To address narrow LLM inference cache coverage, high cross-domain access latency, and low hit rates in LEO satellite constellations, this paper proposes the first globally designed key-value caching (KVC) protocol tailored for LEO constellations. It leverages inter-satellite free-space optical (FSO) links to establish a single-hop-accessible distributed edge caching network. Methodologically, the approach integrates FSO/inter-satellite link (ISL) communication, Transformer key-value (KV) cache compression, and lightweight Linux-based embedded cluster deployment (Intel NUC + Jetson Nano). Its key innovation lies in enabling cross-satellite collaborative cache management, thereby overcoming geographical and latency constraints inherent in terrestrial edge caching. Simulation results demonstrate a 37% improvement in cache hit rate and a 42% reduction in end-to-end inference latency. A five-node prototype system delivers real-time LLM caching services under a virtual constellation scale of 19×5 satellites.

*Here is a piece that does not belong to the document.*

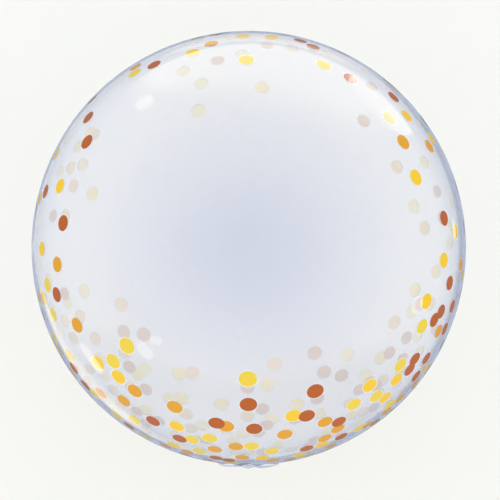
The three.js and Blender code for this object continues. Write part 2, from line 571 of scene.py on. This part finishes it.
# Cards that only gloss shows. Each is given by where it shows on the ball from straight above:
# turn is in degrees round the ball, share in parts of its radius, soft fades the inner, outer
# and end edges, and falloff dims it from a share of its width on, down to a share of itself
# at the outer edge. Lean moves the widest place along it (1 is the middle), round is how full
# its ends are, and hang is 1 where its outer edge runs with the ball's and 0 for an even oval.
# Cards lie on the floor or line a dome, in ball radii, and show in the ball's near or far wall.
# Film is the colour that the clear film mirrors, and ink the grey that the inks' gloss does.
# What the cards of one kind share stands here once.
plainCard = {"falloff": (0, 1), "lean": 1.0, "round": 0.3, "hang": 1.0, "far": False}
shadeCard = plainCard | {"ink": 0.3}
ovalCard = plainCard | {"round": 0.5, "hang": 0.0}
farCard = ovalCard | {"soft": (0.12, 0.12, 0.12), "ink": 0.3, "far": True}
cards = {
    "steps": (64, 40),
    "domeRadius": 5.0,
    "lift": 0.001,            # of the lowest card
    "gap": 0.0003,            # from one card to the next
    "shapes": {
        # shade in the film's reflection along the bottom, darker and bluer than the floor that gloss shows,
        # and a brighter wash in the inks' gloss
        "lowShadeWash": plainCard | {
            "turn": (200, 338), "share": (0.57, 0.972), "soft": (0.34, 0.05, 0.40),
            "falloff": (0.60, 0.35), "round": 0.35, "film": colour(0.02, 0.15, 0.50), "ink": 0.6},
        # soft shade in the film's reflection towards the right edge, a little dimmer than the floor that
        # gloss shows
        "rightSoftShade": shadeCard | {
            "turn": (-38, 50), "share": (0.88, 0.985), "soft": (0.7, 0.05, 0.4),
            "film": colour(0.83, 0.85, 0.93)},
        "crescent": plainCard | {
            "turn": (34, 131), "share": (0.60, 0.950), "soft": (0.62, 0.02, 0.3),
            "falloff": (0.30, 0.75), "lean": 0.8, "round": 0.7, "hang": 0.85,
            "film": colour(2.08, 1.93, 1.74), "ink": 3.0},
        "rightWindow": plainCard | {
            "turn": (34.5, 60), "share": (0.834, 0.934), "soft": (0.10, 0.04, 0.10),
            "falloff": (0.30, 0.85), "round": 0.55, "hang": 0.85,
            "film": colour(2.22, 2.06, 1.86), "ink": 5.5},
        "topRim": plainCard | {
            "turn": (55, 118), "share": (0.950, 0.991), "soft": (0.15, 0.7, 0.4),
            "hang": 0.6, "film": colour(1.48, 1.40, 1.32), "ink": 1.0},
        "leftRim": plainCard | {
            "turn": (186, 243), "share": (0.924, 0.978), "soft": (0.6, 0.1, 0.35),
            "lean": 1.6, "round": 0.75, "hang": 0.92, "film": colour(1.62, 1.50, 1.36), "ink": 1.3},
        "leftWindow": plainCard | {
            "turn": (209, 221), "share": (0.868, 0.910), "soft": (0.25, 0.2, 0.2),
            "hang": 0.3, "film": colour(1.80, 1.68, 1.52), "ink": 3.5},
        "upperSpot": ovalCard | {
            "turn": (121.6, 129.6), "share": (0.771, 0.881), "soft": (0.4, 0.4, 0.4),
            "film": colour(2.40, 2.22, 2.04), "ink": 4.0},
        "rightSpot": ovalCard | {
            "turn": (-22.2, -15.4), "share": (0.794, 0.850), "soft": (0.2, 0.2, 0.2),
            "film": colour(2.35, 2.18, 2.00), "ink": 4.0},
        "rightRim": ovalCard | {
            "turn": (2, 9), "share": (0.942, 0.962), "soft": (0.4, 0.4, 0.4),
            "film": colour(1.60, 1.50, 1.40), "ink": 2.0},
        "farOval": farCard | {
            "turn": (220.5, 229), "share": (0.646, 0.705), "film": colour(3.0, 2.8, 2.5)},
        "farSpot": farCard | {
            "turn": (222.2, 227.8), "share": (0.578, 0.634), "film": colour(2.6, 2.4, 2.2)},
        "rightShade": shadeCard | {
            "turn": (-128, 66), "share": (0.966, 0.999), "soft": (0.10, 0.05, 0.3),
            "round": 0.6, "film": colour(0.50, 0.57, 0.76)},
        "lowShade": shadeCard | {
            "turn": (176, 300), "share": (0.979, 0.999), "soft": (0.15, 0.05, 0.3),
            "round": 0.4, "film": colour(0.48, 0.54, 0.73)},
        "rimShade": shadeCard | {
            "turn": (-180, 180), "share": (0.990, 0.9997), "soft": (0.4, 0.05, 0.001),
            "round": 0.0, "film": colour(0.70, 0.76, 0.94)},
    },
}


def mirroredPlace(turn, share, far, lift):
    # Where the camera's line of sight ends after the ball mirrors it. It meets the ball at an
    # angle whose sine is its distance from the ball's centre in radii. The near wall throws
    # it off at that angle from the surface, and the far wall throws it back, out of the ball's
    # other side. It runs on to the floor or to a dome round the ball, whichever is nearer, and
    # stops short by the lift.
    distance = studio["cameraDistance"]
    sight = np.arctan(share * math.tan(math.asin(1 / distance)))
    meets = np.arcsin(np.minimum(distance * np.sin(sight), 1))
    if far:
        across, up = np.sin(3 * meets + sight), np.cos(3 * meets + sight)
        leaves = 2 * meets + sight
        turn = turn + math.pi
    else:
        across, up = np.sin(meets - sight), np.cos(meets - sight)
        leaves = 2 * meets - sight
    outward, upward = np.sin(leaves), np.cos(leaves)
    toFloor = (up + weldHeight / ballRadius) / np.maximum(-upward, 1e-6)
    along = across * outward + up * upward
    toDome = np.sqrt(along ** 2 + cards["domeRadius"] ** 2 - 1) - along
    reach = np.minimum(toFloor, toDome) - lift / ballRadius
    away = across + reach * outward
    height = weldHeight / ballRadius + up + reach * upward
    return ballRadius * np.stack([away * np.cos(turn), away * np.sin(turn), height], -1)


def makeCard(name, card, lift, material):
    # A lens-shaped patch: u runs round the ball and v inwards from the patch's outer edge.
    # Its depth follows 4w(1 - w), w being u to the power of the lean, raised to "round".
    u, v = np.meshgrid(*(np.linspace(0, 1, steps) for steps in cards["steps"]), indexing="ij")
    start, end = np.radians(card["turn"])
    inner, outer = card["share"]
    w = u ** card["lean"]
    depth = (4 * w * (1 - w)).clip(0) ** card["round"]
    share = outer - (outer - inner) * ((1 - depth) * (1 - card["hang"]) / 2 + depth * v)
    points = mirroredPlace(start + (end - start) * u, share, card["far"], lift)
    softInner, softOuter, softEnds = card["soft"]
    glow = smooth(0, softInner, 1 - v) * smooth(0, softOuter, v)
    glow = glow * smooth(0, softEnds, 1 - np.abs(2 * u - 1))
    full, least = card["falloff"]
    glow = glow * np.interp(v, (0, full), (least, 1))
    index = np.arange(u.size).reshape(u.shape)
    quads = np.stack([index[:-1, :-1], index[:-1, 1:], index[1:, 1:], index[1:, :-1]], -1).reshape(-1, 4)
    piece = makeMesh(name, points.reshape(-1, 3), quads)
    piece.data.attributes.new("glow", "FLOAT", "POINT").data.foreach_set("value", glow.ravel())
    onlyInGloss(piece, material)


def onlyInGloss(piece, material):
    piece.data.materials.append(material)
    piece.visible_camera = False
    piece.visible_diffuse = False
    piece.visible_shadow = False
    piece.visible_transmission = False


def seenThrough(tree):
    # 1 for a reflection in the far wall, which has crossed more film than one in the near wall
    # (each face of the film that the light passes counts one)
    crossed = tree.node("ShaderNodeLightPath", {}, {}, "Transparent Depth")
    return tree.node("ShaderNodeMath", {"operation": "GREATER_THAN"}, {0: crossed, 1: 2.5})


def asMirrored(tree, film, ink):
    # a colour in the film's slightly soft gloss, and another one in the inks' sharp gloss
    sharp = tree.node("ShaderNodeLightPath", {}, {}, "Is Singular Ray")
    return tree.blend(sharp, film, ink)


def grey(level):
    return colour(level, level, level)


def dimmed(full):
    # a colour of the surroundings as the inks' gloss shows it
    return tuple(channel * studio["inkDim"] for channel in full)


def cardMaterial(name, card):
    # light or shade that fades out to nothing towards the card's soft edges
    material = bpy.data.materials.new(name)
    tree = Tree(material)
    glow = tree.node("ShaderNodeAttribute", {"attribute_name": "glow"}, {}, "Fac")
    seen = seenThrough(tree) if card["far"] else 1 - seenThrough(tree)
    light = tree.node("ShaderNodeEmission", {}, {"Color": asMirrored(tree, card["film"], grey(card["ink"]))})
    nothing = tree.node("ShaderNodeBsdfTransparent", {}, {"Color": grey(1)})
    tree.surface(tree.mix(glow * seen, nothing, light))
    return material


def makeCards():
    for level, (name, card) in enumerate(cards["shapes"].items()):
        makeCard(name, card, cards["lift"] + cards["gap"] * level, cardMaterial(name + "Light", card))


def flatSquare(name, size, height):
    half = size / 2
    corners = np.array([[-half, -half], [half, -half], [half, half], [-half, half]])
    return makeMesh(name, np.column_stack([corners, np.full(4, height)]), np.array([[0, 1, 2, 3]]))


def makeFloor():
    # the floor, and just over it the evenly lit floor that gloss shows in its place
    floor = flatSquare("floor", studio["floorSize"], -studio["floorDrop"])
    material = bpy.data.materials.new("paleFloor")
    tree = Tree(material)
    tree.surface(tree.node("ShaderNodeBsdfDiffuse", {}, {"Color": studio["floorColour"]}))
    floor.data.materials.append(material)
    sheen = flatSquare("mirroredFloor", studio["floorSize"], -studio["floorDrop"] / 2)
    material = bpy.data.materials.new("mirroredFloor")
    tree = Tree(material)
    seen = asMirrored(tree, studio["mirroredFloor"], dimmed(studio["mirroredFloor"]))
    tree.surface(tree.node("ShaderNodeEmission", {}, {"Color": seen}))
    onlyInGloss(sheen, material)


def makeWorld():
    # A dome that is brighter towards the horizon lights what is matt. Gloss mirrors a dimmer,
    # cooler one that meets the floor's brightness, and the camera sees it level with the floor.
    world = bpy.data.worlds.new("studioDome")
    bpy.context.scene.world = world
    tree = Tree(world)
    look = tree.node("ShaderNodeTexCoord", {}, {}, "Generated")
    up = tree.node("ShaderNodeSeparateXYZ", {}, {"Vector": look}, "Z")
    lighting = tree.blend(up, studio["horizon"], studio["zenith"])
    mirrored = tree.blend(up, studio["mirroredHorizon"], studio["mirroredZenith"])
    inInk = tree.blend(up, dimmed(studio["mirroredHorizon"]), dimmed(studio["mirroredZenith"]))
    camera = tree.node("ShaderNodeLightPath", {}, {}, "Is Camera Ray")
    bounced = tree.node("ShaderNodeLightPath", {}, {}, "Diffuse Depth")
    lit = tree.node("ShaderNodeMath", {"operation": "GREATER_THAN"}, {0: bounced, 1: 0.5})
    seen = tree.blend(lit, asMirrored(tree, mirrored, inInk), lighting)
    seen = tree.blend(camera, seen, studio["backdrop"])
    light = tree.node("ShaderNodeBackground", {}, {"Color": seen})
    tree.node("ShaderNodeOutputWorld", {}, {"Surface": light})


def makeCamera():
    data = bpy.data.cameras.new("camera")
    data.sensor_width = 36.0
    data.lens = data.sensor_width / 2 * studio["cameraDistance"] / studio["frameReach"]
    data.clip_end = 100.0
    camera = bpy.data.objects.new("camera", data)
    x, y = studio["cameraOffset"]
    camera.location = (x, y, weldHeight + studio["cameraDistance"] * ballRadius)
    bpy.context.scene.collection.objects.link(camera)
    bpy.context.scene.camera = camera


makeFloor()
makeCards()
makeWorld()
makeCamera()
scene = bpy.context.scene
scene.view_settings.view_transform = "Standard"
scene.cycles.transparent_max_bounces = 32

We expand the scope of cache memory to include LEO constellations, which are highly distributed systems with thousands of satellites connected with free-space optics inter-satellite links (ISL) always only one hop from any point on earth. We show how to increase the number of cache hits and improve the speed of inference for the important use case of LLMs. These benefits apply not only to LLMs, both terrestrially hosted and on satellites, but also generalize to any cache distributed over multiple locations that needs to be accessed in a timely manner. We show the benefit of our key value cache (KVC) protocol in simulations and present a proof-of-concept implementation of the protocol for KVCs on a testbed comprising 5 Intel NUC Linux mini PCs hosting a 19x5 constellation, with an NVIDIA Jetson Nano 8GB GPU hosting the LLM.